The Sustainable Development Goals have brought renewed interest in the issue of women and work. The premise? Achieving the bold promises of these goals requires that women be full and active participants in the workforce. 

Data2X asserts that while women’s economic empowerment is necessary to achieve the Sustainable Development Goals, we need improved gender data to achieve women’s economic empowerment. 

This is because without complete, accurate, and unbiased data about women’s economic contributions, including data describing the barriers women can face when trying to work, it is impossible to design policies that enable our full economic participation and empowerment. 

Uruguay’s National Care Policy offers a vivid example. One of the major barriers to entering (or staying) in the workforce faced by women in Uruguay, and indeed elsewhere around the globe, is time constraints. In Uruguay, there was a general and intuitive recognition that women spent much more time engaging in unpaid care work (including care of children and the elderly) than men, thus inhibiting women’s participation in the formal economy. However, without official data highlighting this issue, there was little evidence to spur policy change. 

So, first in 2003, and again from 2007-2013, academics and then the National Statistics Office in Uruguay collected time use data, both in the capital city, Montevideo, and across the country, to provide evidence on gender inequity in time spent in unpaid care work. They found that although men’s time spent on unpaid work increased since 2007 (from 15.8% to 19.5%), women continuously spent about 37% of their time on unpaid care.

Using this gender data, civil society and academia pushed their government to put this issue on the national policy agenda and advocated for change. And, in late 2015, Uruguay’s National Care Policy was born. This policy provides care for preschool children, the elderly, and people with disabilities. It is early to see how this new policy will impact women’s economic participation, but given the stark gender difference in time spent on unpaid care work previously, it is reasonable to imagine the potential that this type of policy can have for women’s paid working lives in Uruguay. 

“When women are full participants in the workforce, we see dynamism and growth,” said Amina Mohammed, UN Deputy Secretary-General, at UN Women’s celebration for International Women’s Day last week. We couldn’t agree more! 

Dynamic and growing economies require measurement to track and prove their growth and vitality, but also to go one level deeper – to understand what hinders or accelerates their growth.

This is the exciting arena that gender data plays in; understanding the differential participation of women and men in economies, why those differences exist, and how data can be used to help build the right environment for healthy and equal opportunities for women to be paid, and for their contributions in all aspects of life – maternal, financial, political, and philosophical – to be fully seen, maximized, and valued. 

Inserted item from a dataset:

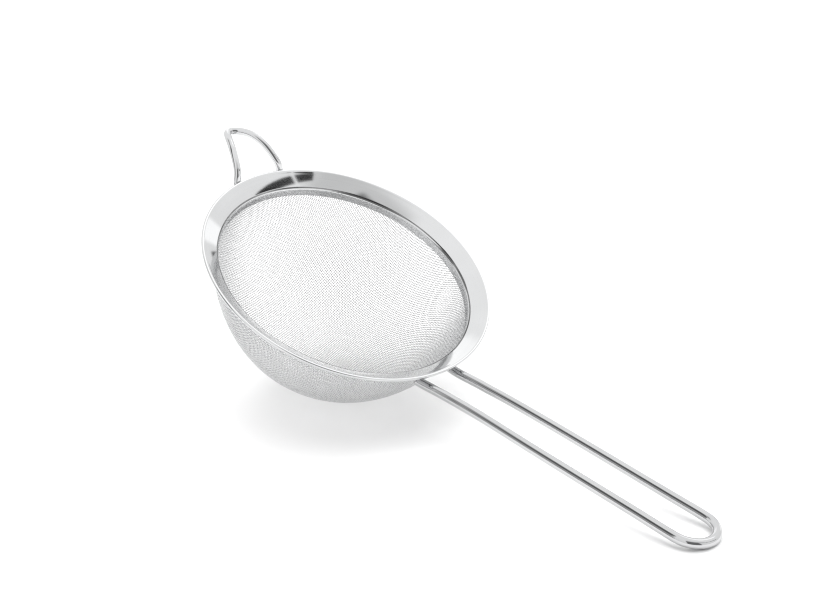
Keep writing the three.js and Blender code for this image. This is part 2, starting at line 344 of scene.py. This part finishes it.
def cloth(name, along_x, half_of):
    """One half of the wires that run one way; half_of is -1 or 1."""
    count = int(QMAX / PITCH)
    ca, sa = math.cos(WEAVE_ANGLE), math.sin(WEAVE_ANGLE)
    verts, quads, uvs = [], [], []
    base = 0
    total = 2 * count + 1
    for i in range(-count, count + 1):
        off = i * PITCH
        if abs(off) >= QMAX - 0.15 or (i >= 0) != (half_of > 0):
            continue
        half = math.sqrt(QMAX ** 2 - off ** 2)
        jm = int(half / PITCH)
        # a point at each crossing and one half way to the next
        js = np.arange(-2 * jm, 2 * jm + 1)
        t = js * (PITCH / 2)
        sign = np.where(js % 2 != 0, 0.0, np.where((js // 2 + i) % 2 == 0, 1.0, -1.0)) * (1.0 if along_x else -1.0)
        if half - jm * PITCH > 0.05:
            t = np.concatenate([[-half], t, [half]])
            sign = np.concatenate([[0.0], sign, [0.0]])
        if len(t) < 3:
            continue
        u, v = (t, np.full_like(t, off)) if along_x else (np.full_like(t, off), t)
        x, y = u * ca - v * sa, u * sa + v * ca
        p, n = on_bowl(x, y)
        p = p + n * (sign * WIRE_R)[:, None]
        tan = np.gradient(p, axis=0)
        tan /= np.linalg.norm(tan, axis=1)[:, None]
        nn = n - tan * np.sum(n * tan, 1)[:, None]
        nn /= np.linalg.norm(nn, axis=1)[:, None]
        bb = np.cross(tan, nn)
        m = len(t)
        ringv = np.stack([p + WIRE_R * nn, p + WIRE_R * bb, p - WIRE_R * nn, p - WIRE_R * bb], 1)
        verts.append(ringv.reshape(-1, 3))
        k = base + 4 * np.arange(m - 1)[:, None]
        j = np.arange(4)[None, :]
        j2 = (j + 1) % 4
        f = np.stack([k + j, k + j2, k + 4 + j2, k + 4 + j], -1).reshape(-1, 4)
        quads.append(f)
        row0 = (i + count) / total
        uu = (np.arange(m) + 1) / (2 * count + 4)
        vv = row0 + (np.arange(5) * 0.2 + 0.05) / total
        a0 = np.broadcast_to(uu[:-1, None], (m - 1, 4))
        a1 = np.broadcast_to(uu[1:, None], (m - 1, 4))
        b0 = np.broadcast_to(vv[None, :4], (m - 1, 4))
        b1 = np.broadcast_to(vv[None, 1:], (m - 1, 4))
        uvs.append(np.stack([np.stack([a0, b0], -1), np.stack([a0, b1], -1), np.stack([a1, b1], -1), np.stack([a1, b0], -1)], 2).reshape(-1, 2))
        # end caps
        quads.append(np.array([[base + 3, base + 2, base + 1, base], [base + 4 * (m - 1) + q_ for q_ in range(4)]]))
        e0, e1 = float(uu[0]), float(uu[-1])
        uvs.append(np.array([(e0, row0 + 0.01 / total)] * 4 + [(e1, row0 + 0.01 / total)] * 4))
        base += 4 * m
    verts = to_row(np.concatenate(verts))
    quads = np.concatenate(quads)
    uvs = np.concatenate(uvs)
    mesh = bpy.data.meshes.new(name)
    mesh.vertices.add(len(verts))
    mesh.vertices.foreach_set("co", verts.astype(np.float32).ravel())
    mesh.loops.add(quads.size)
    mesh.loops.foreach_set("vertex_index", quads.astype(np.int32).ravel())
    mesh.polygons.add(len(quads))
    mesh.polygons.foreach_set("loop_start", np.arange(0, quads.size, 4, dtype=np.int32))
    mesh.polygons.foreach_set("loop_total", np.full(len(quads), 4, np.int32))
    mesh.update(calc_edges=True)
    mesh.polygons.foreach_set("use_smooth", np.ones(len(quads), bool))
    layer = mesh.uv_layers.new(name="UVMap")
    layer.data.foreach_set("uv", uvs.astype(np.float32).ravel())
    mesh.update()
    obj = bpy.data.objects.new(name, mesh)
    bpy.context.scene.collection.objects.link(obj)
    return obj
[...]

Data2X, a platform for partnerships on gender data, is proud to be working in partnership with the International Labour Organization, the World Bank, and the Food and Agriculture Organization to refine measures for counting women’s work and employment. 

This March, from International Women’s Day through the Commission on the Status of Women, we applaud the focus on women’s economic empowerment, and we also urge leaders to recognize that this laudable goal will only be possible with improved data about women’s economic participation.